One key feature: make notebooks fully editable. Let students change aggregation functions, modify filters, or try different approaches. They should be able to download their work as a zip file for local use later.
Scaffolded Challenge Activities
Move beyond simple multiple-choice questions. Use randomized, multi-level activities where students must complete Level 1 successfully before advancing to Level 2. This mastery-based approach ensures students actually understand concepts rather than just getting lucky.
Meaningful Feedback
Provide meaningful feedback for both correct and incorrect answers for all assessment types. When students choose the wrong option, explain the misconception that led there. This turns every question into a learning opportunity.
Labs with Hidden Test Cases
Create larger programming assignments (zyLabs) that assess multiple skills with multiple test cases. Critically, include hidden datasets that students can’t see—this helps prevent both cheating and over-reliance on AI tools that students might be tempted to use.
Track student behavior: how many submissions, how much code was pasted versus typed, time spent on the assignment. These metrics can flag unusual patterns worth investigating.
Addressing the AI Elephant in the Room
One webinar attendee asked directly: “Is AI an issue?”
Yes and no. AI tools are here to stay, so the question becomes: how do we teach in an AI-augmented world?
Strategies that help:
- Use hidden test cases in programming assignments
- Focus assessments on explaining code and data decisions, not just producing working code
- Build conceptual understanding so deeply that students can spot when AI-generated code doesn’t actually solve their specific problem
- Teach students to use AI as a learning tool (like asking it to explain error messages) rather than a shortcut
- Use pair programming or in-class activities to practice in a live environment
Quick Wins You Can Implement Today
Based on feedback from the webinar attendees—who cited challenges like “not having enough materials” and needing “real-world samples and simulations”—here are immediate actions:
- Assign even small amounts of interactive reading for credit. Research shows that making just 5% of course grades dependent on completing interactive activities dramatically reduces DFW rates.
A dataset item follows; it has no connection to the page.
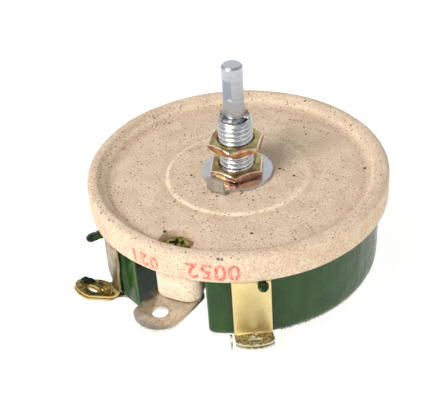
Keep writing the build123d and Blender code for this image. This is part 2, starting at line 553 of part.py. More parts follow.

- Start one lesson with an animation instead of code. Pick your most confusing function and visualize what it does before showing syntax.
- Add one “explain your reasoning” question to assessments. Force students to articulate why they chose a particular data wrangling approach.
- Create one custom lab using AI assistance as a starting point. New tools can generate starter code, test cases, and instructions from natural language prompts—then you refine them.
- Use real, messy datasets. Students need practice with data that has missing values, inconsistent formatting, and unexpected quirks—just like they’ll encounter professionally.
The Bottom Line
Data wrangling isn’t just a prerequisite for “real” data science—it is real data science. According to a 2020 survey of data science instructors across math, statistics, and computer science departments, 3 in 4 considered data wrangling essential for intro courses. Those who didn’t include it in the intro course had dedicated entire subsequent courses to it.
Whether you teach with Python, R, or Excel, the fundamental goal remains the same: students who understand both what data wrangling operations do and why they matter will be better equipped for the messy reality of professional data science work.
So maybe it’s time to let students be a little bored with concepts before they get excited about code. The strong foundation you build will serve them throughout their careers.
Want to explore these teaching approaches further? The full webinar recording covers detailed demonstrations of interactive animations, embedded Jupyter notebooks, challenge activities, and custom lab creation—all with real examples from data science foundations courses.
Key Takeaway: Students who have a deep understanding of data wrangling concepts can transfer those skills across tools, communicate their reasoning effectively, and adapt to new technologies throughout their careers. That’s worth a few minutes of early-course boredom.